Caucus leaders sought to prevent leaks of the discussion and did not allow representatives to have cellphones inside the room. Most representatives declined to comment as they exited the meeting.

The caucus meeting and Doggett’s latest comments come just one day after Biden sent a two-page letter to Democratic lawmakers insisting that he is staying in the race and that it’s time to move on.

“The question of how to move forward has been well-aired for over a week now. And it’s time for it to end. We have one job,” Biden said.

Four Texas Democrats have yet to say publicly whether they still support Biden as the party nominee: Rep. Henry Cuellar of Laredo, Rep. Joaquin Castro of San Antonio, Rep. Marc Veasey of Fort Worth, and Rep. Colin Allred of Dallas, who is running for Senate in November.

Veasey did break ranks with the Congressional Black Caucus, which has largely rallied around Biden, when he urged battleground Democrats to break with Joe Biden if it would help them win reelection.

“What I said this morning and expressed to my colleagues, particularly from members on the front line, is that I think they need to do whatever it is they need to do in order to come back and be reelected and so if they need to, you know, distance themselves, then that’s what they need to do,” Veasey told CNN on Tuesday.

Veasey, who holds a safe Democratic district, said he did make a case at the caucus meeting but did not say which position he took. He had warned fellow Democrats last week to be cautious and “chill a little bit.”

“Everyone had an opportunity to have their voices heard,” Veasey told reporters after the meeting on Tuesday. “I think that you’re going to continue to hear from a variety of people on how they feel about this.”

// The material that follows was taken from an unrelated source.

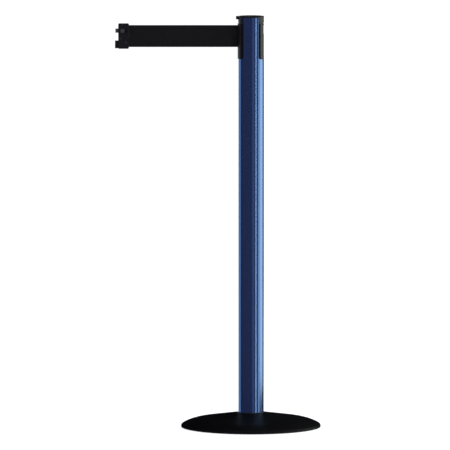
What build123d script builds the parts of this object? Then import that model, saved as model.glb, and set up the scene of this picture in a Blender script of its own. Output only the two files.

Castro stayed mum on Tuesday morning, though a campaign spokesperson said last week that Biden’s speech in North Carolina the day after the debate was a “much stronger reflection of the leader Americans have seen over the last three and a half years.”

Most other Democrats, meanwhile, have held the line for Biden. Rep. Veronica Escobar of El Paso, who is a Biden campaign co-chair, conceded last week that the debate wasn’t what she had hoped for but emphasized the party’s focus on defeating Trump. Houston-area Reps. Sheila Jackson, Sylvia Garcia, Al Green and Lizzie Fletcher have all made public comments supporting the president, as did Rep. Jasmine Crockett of Dallas, who said on MSNBC that “so long as the president says that he can do this job, then that is our ticket.” Rep. Greg Casar of Austin said on KVUE that he would “support the president, or if the president decides for someone else to be the nominee, I'll support them until victory in November.”

Rep. Vicente Gonzalez of McAllen, also expressing support for Biden, said on Tuesday that he believed the president could still win in November.

Asked if he thought Biden would stay in the race, Gonzalez said, “Time will tell.”